Happy New Year. Let’s hope 2023 turns out better than last year. Less war, more peace. Less pain, more gain. Oh, and a lot less rain, please. 

We hope the break helped you refresh both physically and mentally. We’re certainly feeling re-energised here at Three-Brains. Very much looking forward to finding and sharing more information, insights and ideas about our favourite topics in 2023. 

While we didn’t actively think about marketing, creativity and e-Commerce over the holiday, we have had some new thoughts. And in particular, some thoughts about thinking

Your brain never stops working on unfinished tasks

Those thoughts are partly down to what’s known as the Zeigarnik effect.

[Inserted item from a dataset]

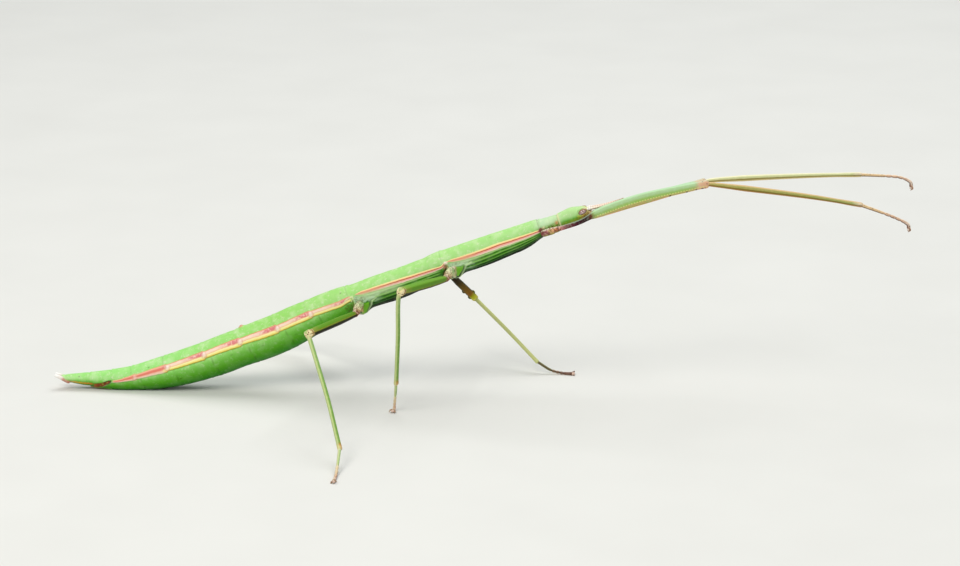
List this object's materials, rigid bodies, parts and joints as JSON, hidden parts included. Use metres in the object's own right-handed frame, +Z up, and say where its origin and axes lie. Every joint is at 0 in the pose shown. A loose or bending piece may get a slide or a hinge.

Zeigarnik was a Lithuanian-Soviet psychologist. She noticed that waiters in a local cafe found it easy to remember orders. But when asked about those orders after customers had paid and left, they found them much harder to recall.  

Her hypothesis was, that when a task is unfinished, the brain keeps it in a kind of active memory, so it’s easier to access.

When the task’s finished, those thoughts are discarded or moved to a “long-term storage” memory area, where quick access isn’t needed. It’s like having open tabs on your computer as you work and closing them when you’re done. 

The inference here is your brain often works away on something in the background, even when you’re not working directly on it. It’s what creates those “a-ha” moments you get at weird times. In the shower. Out walking. Waking up in the middle of the night. The answer to that problem you’d been stuck on in that meeting, that workshop is suddenly obvious. It’s not magic. It’s the Zeigarnik effect. 

We like this idea a lot as you can use it as a productivity hack. Plus, it helps you make better group decisions. 

Use the Zeigarnik effect as a productivity hack

So, how does the productivity hack work?

Well, if you start a new task but then go away and do something else, your brain will keep working on it in the background. And when you come back to it, you’ll have better and more creative ideas. 

For example, we always start writing our articles with an outline. A headline, a theme, some sub-headlines and rough ideas to build the flow of the story. Usually around 250-300 words. But we always pause after doing that.

Close-up of a clock face showing dial sitting between ten and twelve

Then we come back to it the next day, so the Zeigarnik effect has a chance to work on what we’ve written. This usually means we write faster, have more ideas, and the whole article comes together better than if we’d tried to write it in one go. 

We then leave it at least another day to edit the draft for the same reasons. Fresh eyes reading the draft spot things we’d have easily missed the day before.

Use the Zeigarnik effect to make better group decisions

You can apply the same principle to how groups in your business work together. You give people time to think about better solutions or make more considered decisions.

For example, when you need creative approvals or an innovation business case sign-off. 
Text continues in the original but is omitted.